Firms and households issue orders to their suppliers for the next time step. Firms place orders with their suppliers on the basis of the gaps in their inventories (target inventory level minus existing inventory level). Households place orders with their suppliers on the basis of their demand. When a product comes from several suppliers, the allocation of orders is adjusted according to the production capacity of each supplier.
This discrete-time dynamic procedure can reproduce the equilibrium of the economic system and can simulate the propagation of exogenous shocks, both from firm and household side or transportation disruptions, in the economic network. From the firm side, if the supply of a firm’s primary inputs is constrained, it will have two effects. On the one hand, the decline in output in this firm means that its clients’ orders cannot be fulfilled. This will result in a decrease in inventory of these clients, which will constrain their production. This is the so-called forward or downstream effect. On the other hand, less output in this firm also means less use of intermediate products from its suppliers. This will reduce the number of orders it places on its suppliers, which will further reduce the production level of its suppliers. This is the so-called backward or upstream effect. From the household side, the fluctuation of household demand caused by exogenous shocks will also trigger the aforementioned backward effect. Take tourism as an example, when the temperature is well beyond the comfort range of the visitor, the demand for tourism from households all over the world will decline significantly. This influence will further propagate to the accommodation and catering industry through supplier–client links.
Economic footprint
We define the VA decrease of all firms in a network caused by an exogenous negative shock as the disaster footprint of the shock. For the firm directly affected by exogenous negative shocks, its loss includes two parts: (1) the VA decrease caused by exogenous constraints and (2) the VA decrease caused by propagation. The former is the direct loss, whereas the latter is the indirect loss.
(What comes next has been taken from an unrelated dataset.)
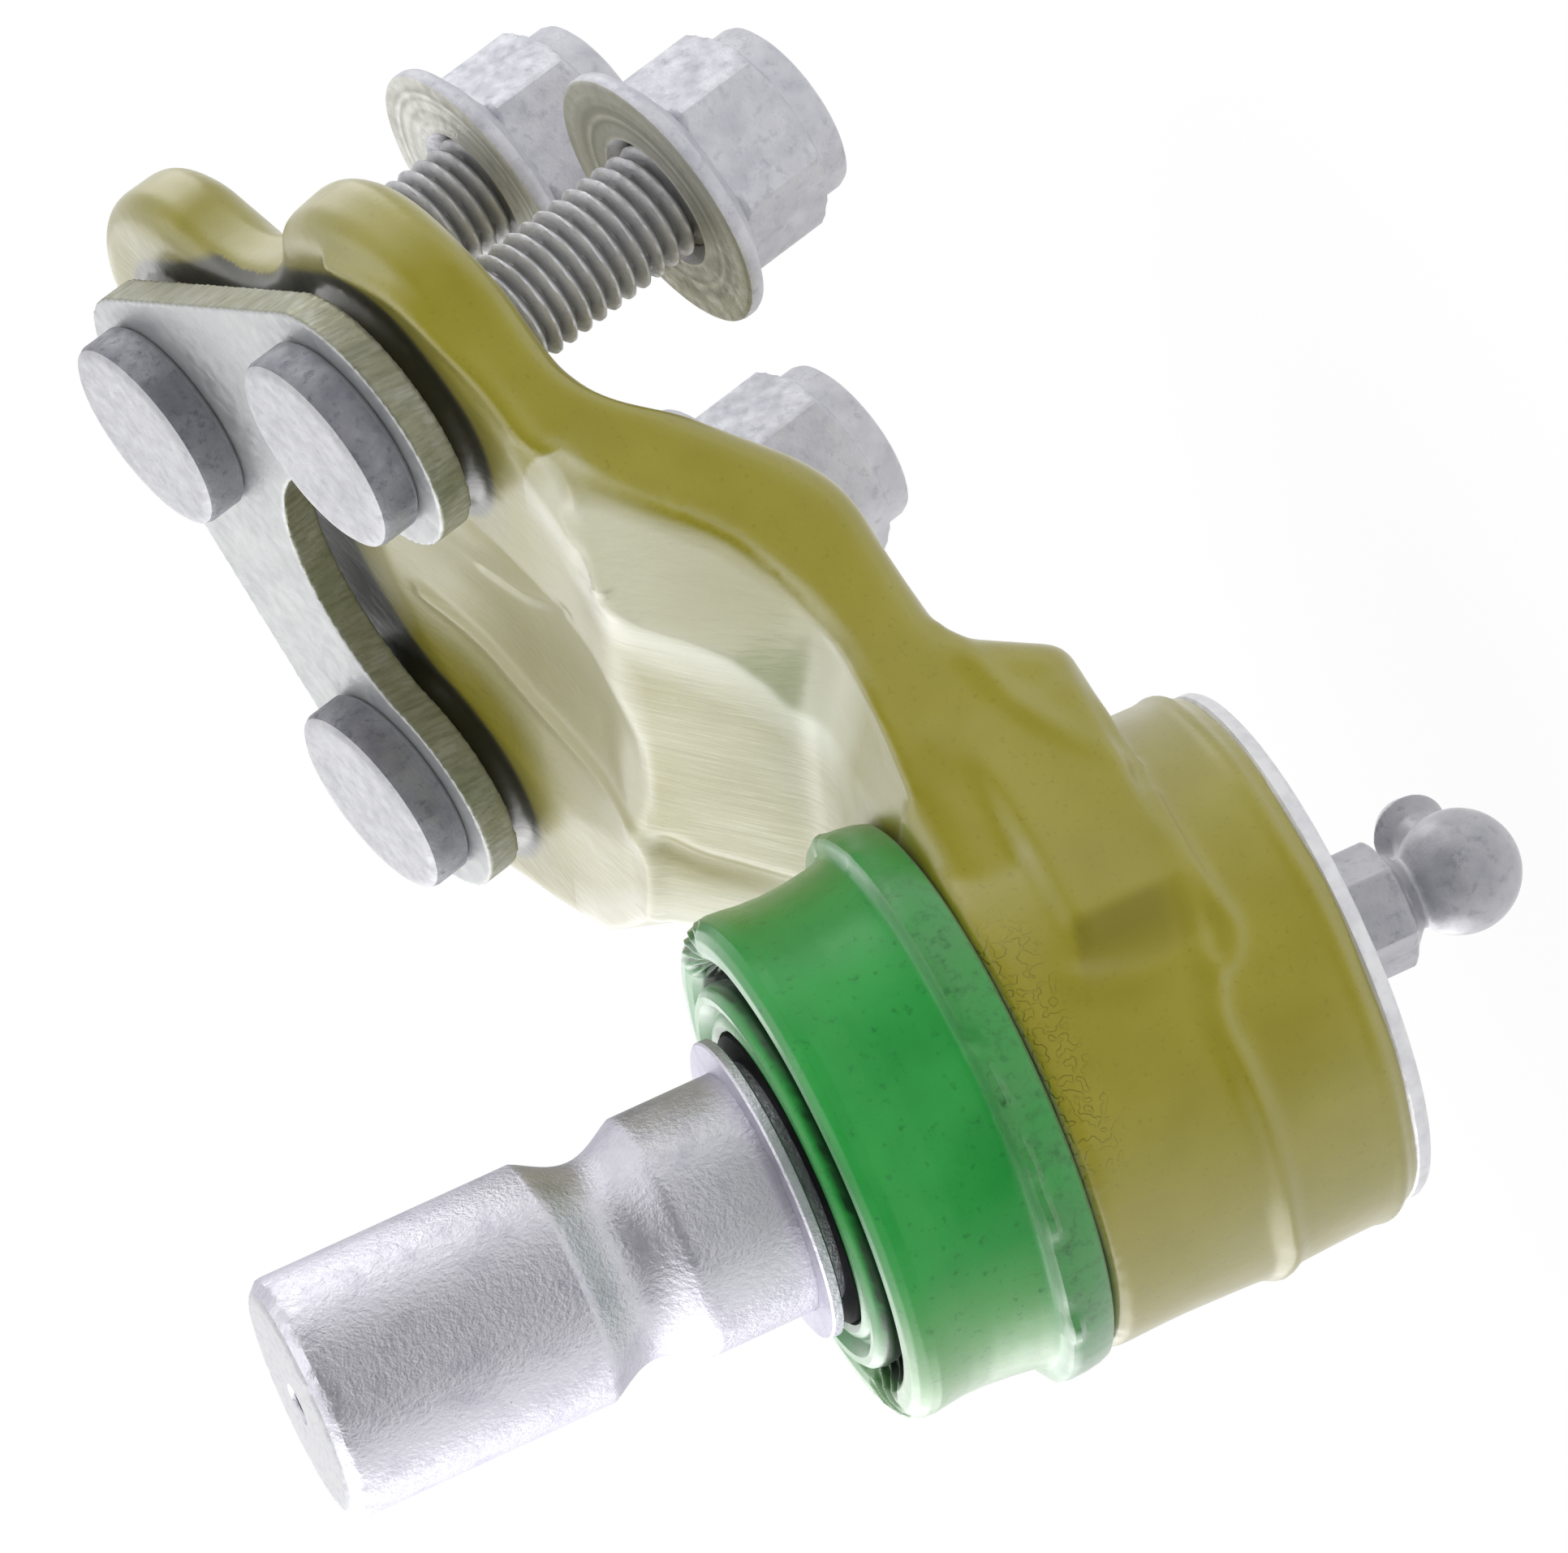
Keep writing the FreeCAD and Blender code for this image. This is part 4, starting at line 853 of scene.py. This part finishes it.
boot_rows = (sampled(bead_rows, 0.45)[:-1] + sampled(fold_rows, 0.13)[:-1]
             + sampled(inner_rows, 0.45)[:-1])
boot = turned("boot_shell", boot_rows, 240, boot_shape, None, ((323.0, 353.0, 0.4), (127.0, 157.0, 0.4)))
spots = points_of(boot.data)
across = np.hypot(spots[:, 0], spots[:, 1])
turned_to = np.degrees(np.arctan2(spots[:, 1], spots[:, 0])) % 360.0
patchy = np.array([0.75 + 0.5 * noise.noise(Vector(point) * 0.25) for point in spots])
on_bead = ramp(spots[:, 2], 15.2, 14.7) * (across > 21.6) * (1.0 - 0.8 * ramp(turned_to, 283.0, 297.0))
store(boot.data, "dusty", on_bead * patchy)
# painted shade in the groove under the fold and in the creases' troughs
in_groove = ramp(across, 18.1, 17.6) * ramp(spots[:, 2], 26.4, 25.8)
crease_shade = [creased(radius, level, math.radians(degrees))[1]
                if level > fold_low and radius > fold_inner else 0.0
                for radius, level, degrees in zip(across, spots[:, 2], turned_to)]
store(boot.data, "groove", np.maximum(in_groove, 0.9 * np.array(crease_shade)))
# painted light on the boot's side between about 100 and 212 degrees round its axis, above the bead
lit_low_side = ramp(turned_to, 212.0, 174.0) * ramp(turned_to, 100.0, 138.0) * ramp(spots[:, 2], 15.0, 16.0)
store(boot.data, "pale", 0.55 * lit_low_side)
boot.data.materials.append(green_rubber.material)
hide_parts("dust_boot")
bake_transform(boot)
dress("boot_clamp_ring", spring_steel)


# Sealing lip: the boot's mouth, moulded round a steel insert, with two soft lips on the stud.
# Its outer wall lies in the dark of the boot's fold, and its lower part is painted with that shade.
lip_rows = [(12.3, 25.6), (13.2, 25.5), (15.6, 25.5), (16.1, 25.9), (16.2, 26.8), (16.0, 27.6), (15.5, 28.05),
            (14.9, 28.0), (14.5, 27.5), (14.2, 27.0), (13.8, 27.1), (13.4, 27.6), (12.9, 27.8), (12.4, 27.5),
            (12.2, 26.8), (12.3, 25.8)]
dark_outside, dark_below = 15.3, 27.35
lip = turned("boot_mouth", sampled(lip_rows, 0.3), 144)
spots = points_of(lip.data)
ragged = np.array([noise.noise(Vector(point) * 0.9) for point in spots])
# painted shade on the lip's outer wall below the fold's edge
store(lip.data, "groove", (np.hypot(spots[:, 0], spots[:, 1]) > dark_outside)
      * (dark_below + 0.15 * ragged - spots[:, 2]) / 0.2)
lip.data.materials.append(green_rubber.material)
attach(lip, "boot_lip")
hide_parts("boot_lip_ring")
shaded_steel = Finish("shaded_steel", (0.012, 0.012, 0.014), 0.6, 0.2)
shaded_steel.tint(shaded_steel.speckle(0.8), (0.02, 0.02, 0.022))
shaded_steel.set({"Specular IOR Level": 0.15})
shaded_steel.relief(shaded_steel.speckle(0.4), 0.01)
dress("boot_lip_insert", shaded_steel)


# Ball stud: forged and ground in one piece with its ball, satin plated. The pinch bolt's groove
# runs round the shank, the tip is chamfered and nicked, and a lathe centre is drilled in its end.
satin = Finish("satin_plating", (0.70, 0.69, 0.75), 0.4, 0.85)
satin.tint(satin.speckle(3.0, 6.0, 0.5, 0.7), (0.60, 0.59, 0.66))
satin.tint(satin.speckle(0.5, 5.0, 0.68, 0.76), (0.40, 0.40, 0.43))
satin.gloss(satin.speckle(0.8), 0.38, 0.48)
satin.set({"Specular Tint": (0.55, 0.54, 0.60, 1.0)})
satin.relief(satin.speckle(0.42, 3.0, 0.3, 0.7), 0.034)
satin.relief(satin.speckle(0.2, 2.0, 0.3, 0.7), 0.012)
turned_end = Finish("turned_end", (0.56, 0.56, 0.58), 0.5, 0.6)
turned_end.tint(turned_end.speckle(0.6, 4.0, 0.5, 0.75), (0.42, 0.42, 0.45))
turned_end.relief(turned_end.speckle(0.3, 3.0), 0.02)
drilled = Finish("drilled_centre", (0.10, 0.10, 0.12), 0.6, 0.6)
drilled.tint(drilled.speckle(0.5, 3.0, 0.5, 0.7), (0.22, 0.22, 0.24))
ball, neck, shank_wide = 13.5, 7.5, 10.0
groove_middle, groove_half, groove_deep = 42.8, 4.3, 1.75
groove_rows = []
for step in range(17):
    level = -groove_half + 2 * groove_half * step / 16
    cut = groove_deep * math.cos(level / groove_half * math.pi / 2) ** 1.15
    groove_rows.append((shank_wide - cut, groove_middle + level))
leave = math.acos(neck / ball)
ball_rows = [(ball * math.sin(part), -ball * math.cos(part))
             for part in np.linspace(0.0, math.pi / 2 + leave, 60)]
stud_rows = ball_rows + [(neck, 20.0), (7.9, 21.0), (9.0, 22.8), (9.7, 23.7), (shank_wide, 24.2),
                         (shank_wide, 30.0), (shank_wide, 38.0)]
stud_rows += groove_rows + sampled([(shank_wide, 47.4), (shank_wide, 68.0)], 1.0)
stud_rows += [(9.93, 68.4), (9.2, 69.15), (8.8, 69.35), (8.2, 69.4), (5.0, 69.42), (1.75, 69.4), (1.5, 69.1),
              (1.2, 68.2), (0.0, 65.9)]


def stud_shape(radius, level, angle):
    """Small nicks in the chamfer round the stud's end."""
    if 67.6 < level < 69.41 and radius > 7.0:
        spot = Vector((math.cos(angle) * 7, math.sin(angle) * 7, level * 1.5))
        nick = max(0.0, noise.noise(spot) - 0.1)
        return radius - 0.3 * nick, level - 0.2 * nick
    return radius, level


def end_finish(part):
    """0 for the plated shank, 1 for the turned end face and 2 for the centre drilled in it."""
    level, off = part.center.z / MM, part.center.xy.length / MM
    if level > 65.0 and off < 1.6:
        return 2
    return 1 if level > 69.2 and part.normal.z > 0.8 else 0


stud = turned("stud_body", stud_rows, 160, stud_shape)
for finish in (satin, turned_end, drilled):
    stud.data.materials.append(finish.material)
stud.data.polygons.foreach_set("material_index", [end_finish(part) for part in stud.data.polygons])
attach(stud, "stud")
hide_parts("ball_stud")
collar_rows = [(10.02, 28.95), (12.3, 28.95), (12.5, 29.1), (12.5, 29.8), (12.35, 29.98), (11.0, 30.0),
               (10.02, 30.0)]
collar = turned("stud_washer", collar_rows, 128)
collar.data.materials.append(satin.material)
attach(collar, "stud")
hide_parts("stud_collar")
A negative shock’s total economic footprint (TEFi,r), direct economic footprint (DEFi,r) and propagated economic footprint (PEFi,r) for firm i in region r are,
$${{\rm{T}}{\rm{E}}{\rm{F}}}_{i,r}={\bar{{\rm{v}}{\rm{a}}}}_{i,r}\times T-{\sum }_{t=1}^{T}{{\rm{v}}{\rm{a}}}_{i,r}^{{\rm{a}}}(t)$$
and,
$${{\rm{D}}{\rm{E}}{\rm{F}}}_{i,r}={\bar{{\rm{v}}{\rm{a}}}}_{i,r}\times T-{\sum }_{t=1}^{T}{{\rm{v}}{\rm{a}}}_{i,r}^{max}(t)$$
and,
$${{\rm{PEF}}}_{i,r}={{\rm{TEF}}}_{i,r}-{{\rm{DEF}}}_{i,r}$$
Global supply-chain network
We build a global supply-chain network based on v.10 of the Global Trade Analysis Project (GTAP) database109 and use GTAP 9 (ref. 110), EMERGING database111 for robustness analysis. GTAP 10 provides a multiregional input–output (MRIO) table for the year 2014. Also, the database for the year 2011 was used for robustness testing. This MRIO table divides the world into 141 economies, each of which contains 65 production sectors (Supplementary Tables 4 and 5). If we treat each sector as a firm (producer) and assume that each region has a representative household, we can obtain the following information in the MRIO table: (1) suppliers and clients of each firm; (2) suppliers for each household and (3) the flow of each supplier–client connection under the equilibrium condition. This provides a benchmark for our model. We also used a dynamic CGE model consistent with the SSP scenarios for a parallel assessment and as part of the robustness check of the ARIO results. Specifically, the CGE model we used is a G-RDEM112 with aggregated ten regions and ten sectors113,114,115 (Supplementary Information section 1.3).
When applying such a realistic and aggregated network to the disaster footprint model, we need to consider the substitutability of intermediate products supplied by suppliers from the same sector in different regions115,116,117. The substitution between some intermediate products is straightforward. For example, for a firm that extracts spices from bananas it does not make much of a difference if the bananas are sourced from the Philippines or Thailand. However, for a car manufacturing firm in Japan, which uses screws from Chinese auto parts suppliers and engines from German auto parts suppliers to assemble cars, the products of the suppliers in these two regions are non-substitutable. If we assume that all goods are non-substitutable as in the traditional input–output model, then we will overestimate the loss of producers such as the case of the fragrance extraction firm. If we assume that products from suppliers in the same sector can be completely substitutable, then we will substantially underestimate the losses of producers such as the Japanese car manufacturing firm. To alleviate these shortcomings in the evaluation of losses under the two assumptions, we allow for the possibility of substitution for each sector depending on the region and sector of the supplier (Supplementary Information section 1.3).
Nonetheless, our estimates of economic damages from heat stress are subject to some important uncertainties118 and our methods may not capture all types of economic damages. We only include economic losses caused by heat stress on human activities without considering the impacts on infrastructure, crop growth and other factors. Considering the challenges of predicting changes to socioeconomic systems globally, we have followed the approach from the literature23,31,91,119 to simulate supply-chain indirect losses by considering the impact of future climate risks on current socioeconomic settings. We have not considered the potential substitution of labour with capital resulting from technological advances, such as mechanization. Our analysis ignores the different levels of trade openness and globalization among SSP narratives, as well as the role of dynamic factors such as technology and price. Again, although we have conducted robustness tests for different degrees of trade substitutability, the relevant parameter is set randomly in the Monte Carlo simulation rather than derived through a general equilibrium model. The results should therefore be interpreted with caution as indicating potential future climate change risks to the existing economy rather than as quantitative predictions, given that the static representation of the economic structure in our model inevitably skews the assessment in the long run.